A decisão de viajar em tempos de crise confirma o diagnóstico? Afinal, não são Alckmin e Haddad os que soltam a voz no rega-bofe à francesa enquanto os tapuias ateiam fogo à cidade? O texto não afirma, prefere traçar um paralelo, pois, do título ao arremate, Fernando Mello é um primor de "Folhismos". Faz uso das mesmas insinuações, ironias, ambiguidades, referências cultas e do ar vagamente investigativo que tanto rendem ao diário paulistano acusações de esnobismo e tendenciosidade.

De investigativo quem procurar encontra muito pouco. De reflexivo ainda menos, já que o momento de amarrar a série de pontas soltas que vão se multiplicando, de Valéry a Kennedy, do policial ferido aos Demônios da Garoa, não chega nunca. Apesar de tudo na escrita de Fernando Mello querer "produzir sentido", a partir das contradições entre todos os elementos que vão construindo sua "versão dos fatos" muito pouco se deduz além do "fato" de que são... contraditórios. Assim como nada sobre o que se fala, no artigo, é claro, quase nada que o artigo diz, tampouco, tem clareza.

De toda essa lubrificação sobra concluir que Fernando Mello veio para mostrar que há mais semelhanças entre o tucano e o petista do que sonha nossa vã filosofia.

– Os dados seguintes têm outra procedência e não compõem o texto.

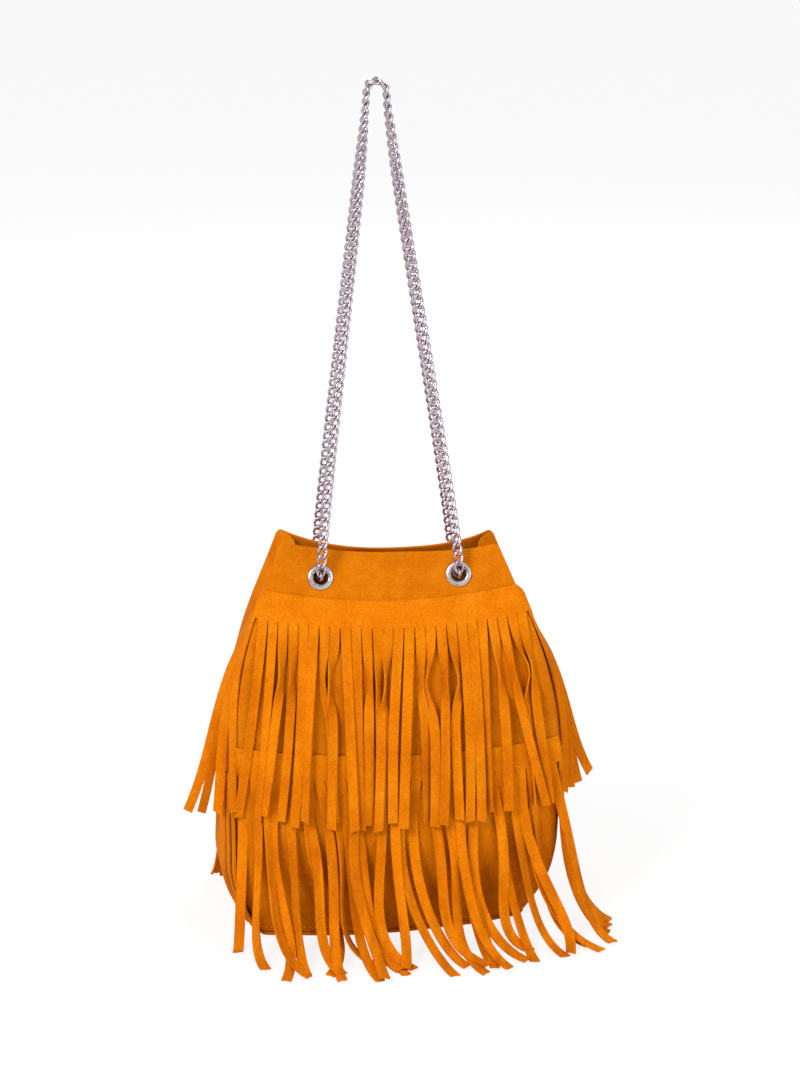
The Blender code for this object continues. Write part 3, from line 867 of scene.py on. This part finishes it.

Parece sensato desconfiar que haja interessados em aproveitar o pico de visibilidade dos dias que antecedem a escolha da cidade que irá sediar a EXPO 2020 para colar a imagem de Haddad à de Alckmin. No momento que coincide com o fim do julgamento da AP 470 e na iminência de ter que voltar os holofotes para o Mensalão mineiro e para o propinoduto do Metrô e da CPTM, a Folha levanta suspeitas sobre si mesma ao publicar artigo tão capcioso. Tal aproximação fragiliza, sem dúvida, o prefeito e pode beneficiar o governador, ainda que seja só por embaralhar sua imagem com a de Haddad, postergando assim o reconhecimento de que Alckmin e o PSDB estão prestes a se tornar a proverbial "bola da vez".

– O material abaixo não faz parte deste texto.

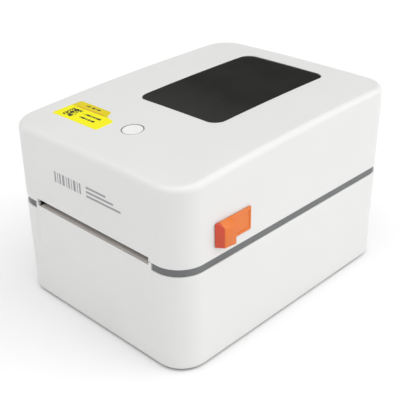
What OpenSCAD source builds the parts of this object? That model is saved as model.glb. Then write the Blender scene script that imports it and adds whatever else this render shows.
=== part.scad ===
// Desktop direct-thermal label printer.
// Millimetres, +Z up. The origin is the centre of the footprint on the surface it stands on,
// the label slot faces -Y and the lid hinge is at +Y.

/* [Case] */
// Width of the case, left to right
case_w = 172; // [165:1:210]
// Depth of the case, front to back
case_d = 228; // [215:1:280]
// Radius of the case's upright corners
corner_r = 21; // [17:0.5:24]
// Thickness of the moulded walls
wall = 2.5; // [2:0.1:3]
// Height of the rubber feet under the case
foot_h = 1.5; // [1:0.1:3]
// Height of the base's white wall
base_h = 73; // [70:0.5:95]

/* [Parting band] */
// Height of the grey band between the base and the lid
band_h = 5.3; // [5:0.1:8]
// How far the band stands back from the white walls
band_inset = 0.9; // [0.4:0.1:1.2]
// Gap between the band and the closed lid
lid_gap = 0.35; // [0.3:0.05:0.6]

/* [Lid] */
// Height of the lid's wall at the front
lid_front_h = 55.4; // [50:0.5:75]
// Height of the lid's wall at the back
lid_back_h = 63.3; // [50:0.5:85]
// Rise of the lid's curved top above a straight line from front to back
lid_crown = 2.5; // [1:0.1:4]
// Rise of the top's centre line above its side edges
lid_camber = 1.3; // [0:0.1:2]
// Radius of the lid's top edge
lid_edge_r = 4; // [3:0.1:6]
// Opening angle of the lid
lid_open = 90; // [60:1:92]

/* [Window] */
// Width of the smoked window
window_w = 79; // [50:1:100]
// Length of the smoked window
window_d = 123; // [60:1:130]
// Radius of the window's corners
window_r = 9; // [4:0.5:15]
// Distance from the case's back to the window
window_back = 22; // [20:1:40]
// Thickness of the window
window_t = 2; // [1.5:0.1:3]
// How far the window lies below the lid's skin
window_sink = 0.3; // [0.2:0.1:1]
// Width of the glued ledge under the lid's skin
window_ledge = 3; // [2:0.5:5]
// Gap round the window
window_gap = 0.25; // [0.1:0.05:0.5]

/* [Label path] */
// Widest label that fits
media_w = 118; // [60:1:120]
// Largest label roll
roll_d = 96; // [60:1:98]
// Space left beside the widest label at the slot
slot_side = 0.8; // [0.5:0.1:2]
// Height of the slot's sill above the base's wall
sill_h = 3; // [2:0.1:5]
// How far the slot is cut up into the lid
slot_lift = 2.85; // [2:0.1:6]
// Width of the white ears beside the slot
ear_w = 2.2; // [1.5:0.1:4]
// Depth of the separate front panel below the base's top edge
panel_drop = 28.5; // [15:0.5:40]
// Radius of the rubber platen
platen_r = 8; // [6:0.1:9]
// Radius of the platen's steel shaft
platen_shaft_r = 3; // [2:0.1:4]
// Distance from the case's front to the platen
platen_back = 18; // [17.5:0.1:24]

/* [Button] */
// Distance from the case's front to the feed button
button_back = 43; // [35:1:55]
// Radius of the button's white cap
button_r = 7.3; // [5:0.1:9]
// Width of the grey ring round the cap
button_ring_w = 0.65; // [0.5:0.05:2]
// How far the button goes down
button_travel = 0.8; // [0.3:0.1:1.5]

/* [Side latches] */
// Length of the orange slide
latch_l = 33.5; // [30:0.5:40]
// Height of the orange slide
latch_h = 17; // [14:0.5:22]
// Distance from the case's front to the slide
latch_back = 31; // [26:0.5:45]
// Height of the slide above the lid's lower edge
latch_up = 7.85; // [6:0.05:20]
// Thickness of the slide's outer plate
latch_t = 1.1; // [0.8:0.1:2]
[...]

Pelo fato justamente de ter passado por uma escola preparatória de jornalistas não me seduzo pela ideia de que o noticiário é manipulado de maneira unívoca pelos interesses das grandes corporações. Essa crença, penso, obscurece o fato de que a informação surge a contrapelo dos desejos dos donos de jornais, que, assim, estão também sujeitados pelas regras do jogo, como queria Cláudio Abramo em sua autobiografia.

Abramo, que não esquecia que o jogo tem regras, mas também sabia discernir entre parceiros, rivais e inimigos, bateu de frente com seus patrões mais de uma vez. Comandou a Folha em tempos que antecederam a Reforma Editorial de Frias Filho. Viu o Otavinho crescer, mas já não estava presente quando o jornal se juvenilizou. É provável que se insurgisse contra a ideia de uma ferramenta que torna mais fácil à voz do dono se fazer ouvir de maneira indireta, disseminada entre as editorias já sem personalidade, como o Manual da Redação veio permitir. Interesses sempre haverá. Escusos às vezes. Coisas que é preferível que se diga de maneira cifrada. Focas, para essas eventualidades, são extremamente úteis.